*DATA SHOWN*:
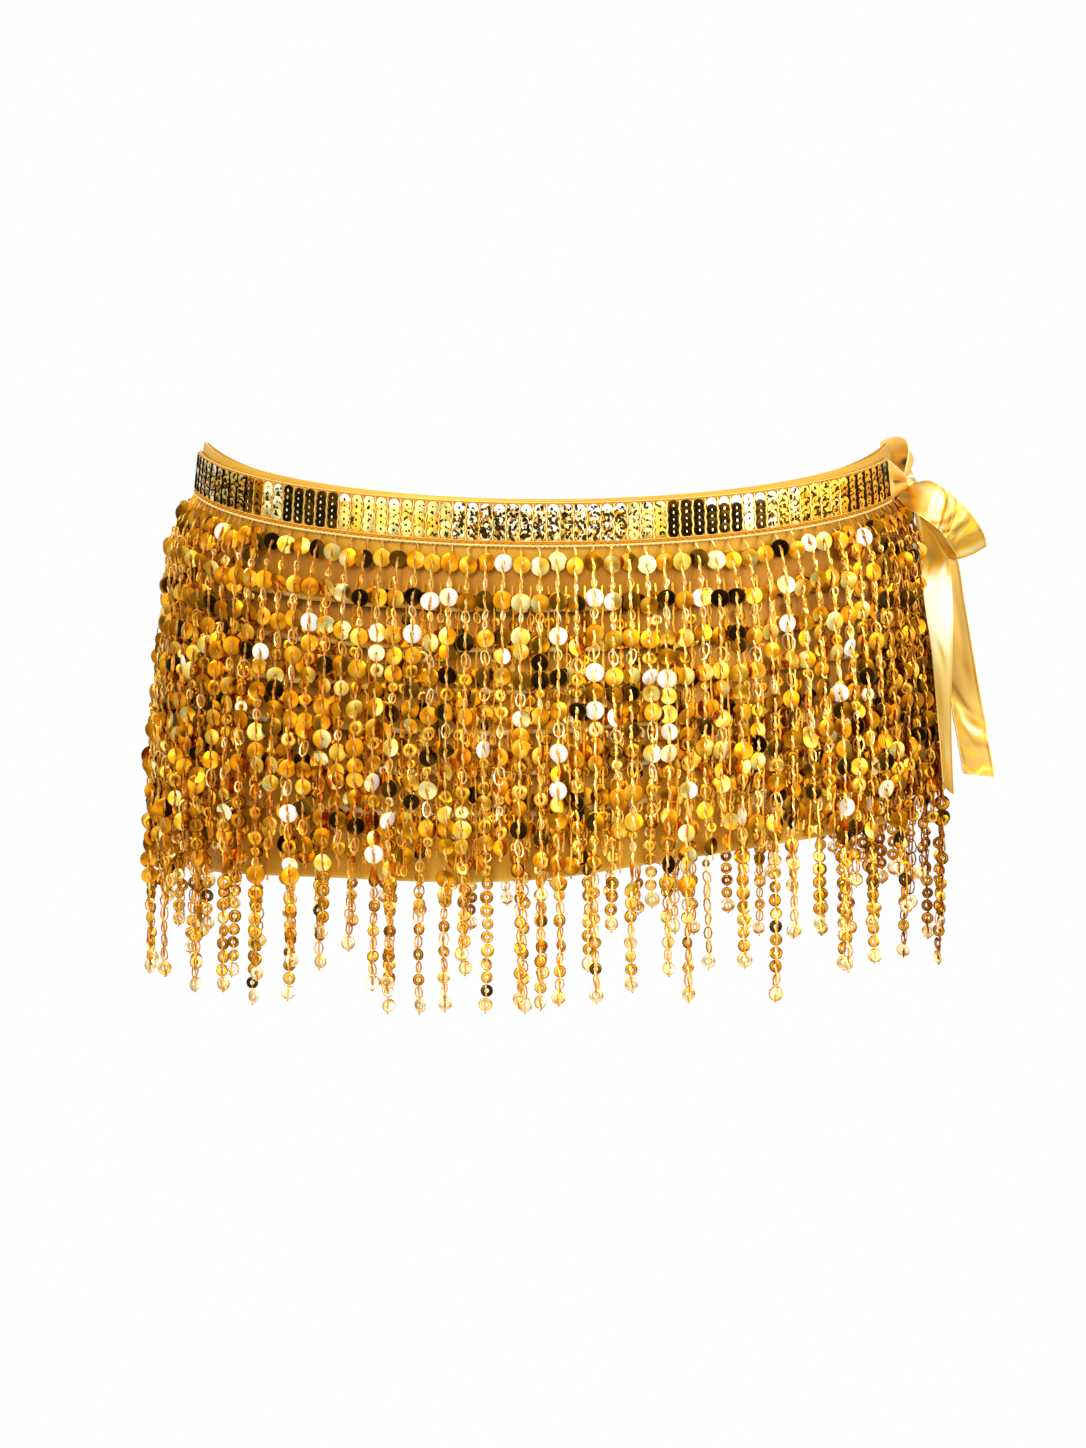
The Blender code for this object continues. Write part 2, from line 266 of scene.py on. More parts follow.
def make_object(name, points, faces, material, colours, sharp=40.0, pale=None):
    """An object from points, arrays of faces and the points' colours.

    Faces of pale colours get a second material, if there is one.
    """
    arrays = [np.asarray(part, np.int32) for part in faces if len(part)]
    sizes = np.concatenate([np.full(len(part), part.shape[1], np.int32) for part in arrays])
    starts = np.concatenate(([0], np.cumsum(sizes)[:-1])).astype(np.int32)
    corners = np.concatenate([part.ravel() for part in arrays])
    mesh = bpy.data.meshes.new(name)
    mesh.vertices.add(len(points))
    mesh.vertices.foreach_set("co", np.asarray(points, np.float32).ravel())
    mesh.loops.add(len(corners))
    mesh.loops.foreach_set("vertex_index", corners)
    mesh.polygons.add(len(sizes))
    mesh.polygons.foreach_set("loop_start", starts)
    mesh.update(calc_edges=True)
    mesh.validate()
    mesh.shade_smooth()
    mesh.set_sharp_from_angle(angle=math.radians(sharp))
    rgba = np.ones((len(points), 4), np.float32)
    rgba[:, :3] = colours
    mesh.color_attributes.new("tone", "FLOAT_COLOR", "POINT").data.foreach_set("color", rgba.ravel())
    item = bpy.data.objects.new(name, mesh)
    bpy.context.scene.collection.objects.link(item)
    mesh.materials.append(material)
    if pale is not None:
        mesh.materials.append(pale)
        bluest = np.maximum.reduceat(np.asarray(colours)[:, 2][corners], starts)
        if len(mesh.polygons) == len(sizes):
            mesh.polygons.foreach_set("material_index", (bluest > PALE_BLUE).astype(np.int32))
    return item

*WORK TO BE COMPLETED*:
Only the lines from the top of the data through the line that contains "the points' colours." should be quoted, exactly as they stand.

*ANSWER TO THE EXERCISE*:
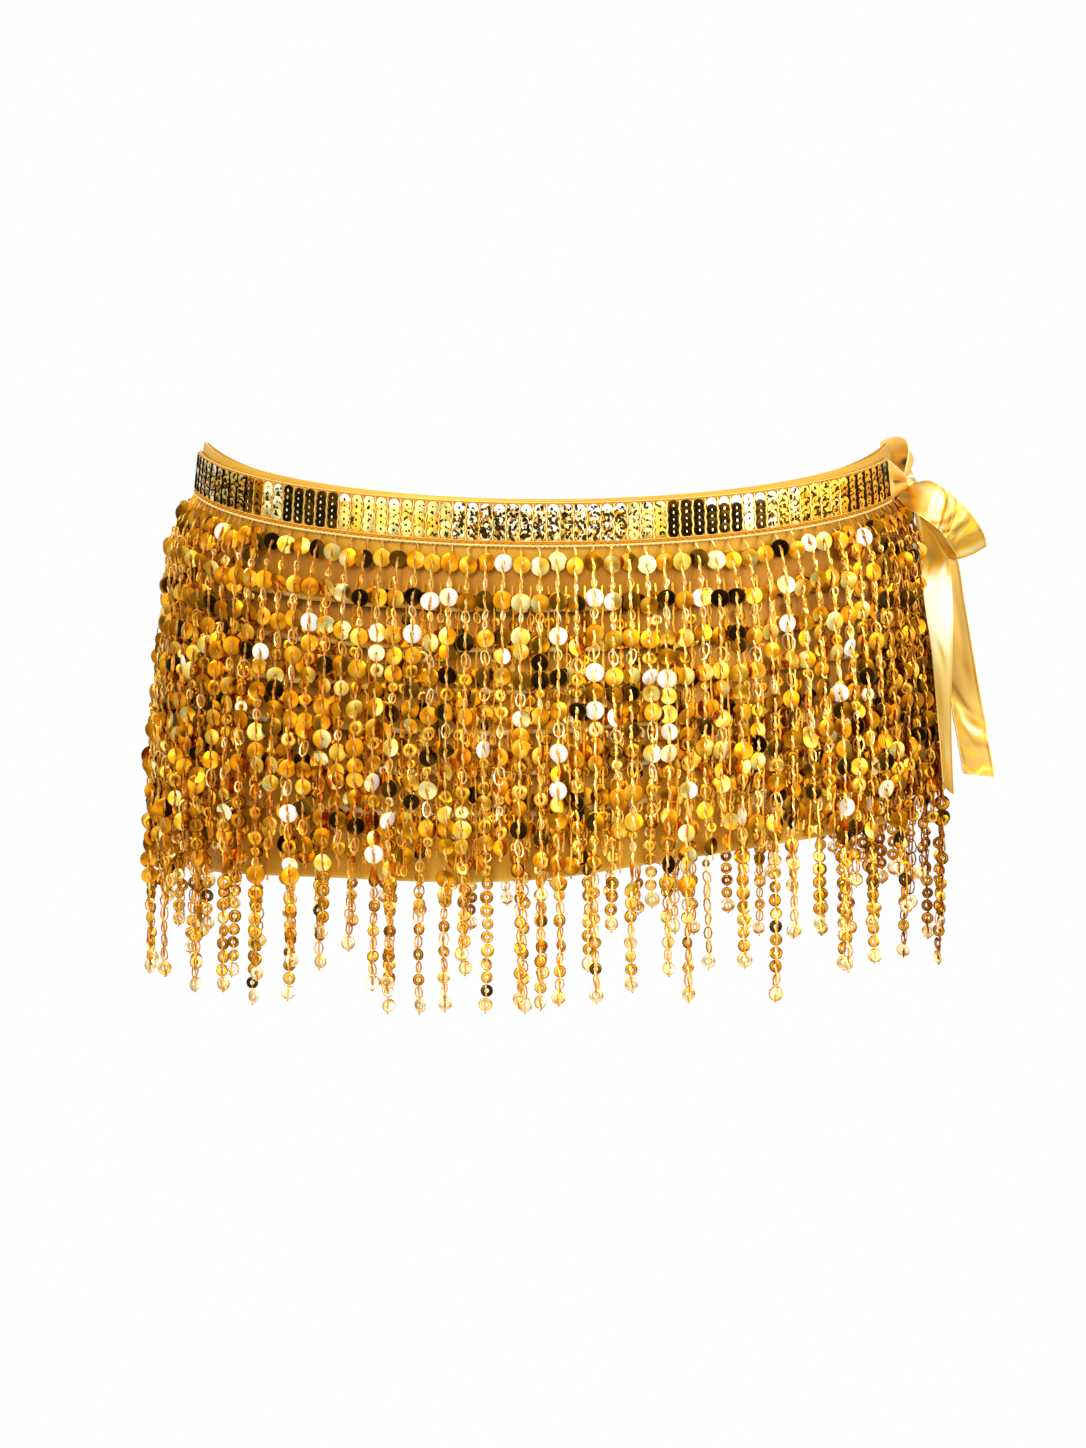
The Blender code for this object continues. Write part 2, from line 266 of scene.py on. More parts follow.
def make_object(name, points, faces, material, colours, sharp=40.0, pale=None):
    """An object from points, arrays of faces and the points' colours.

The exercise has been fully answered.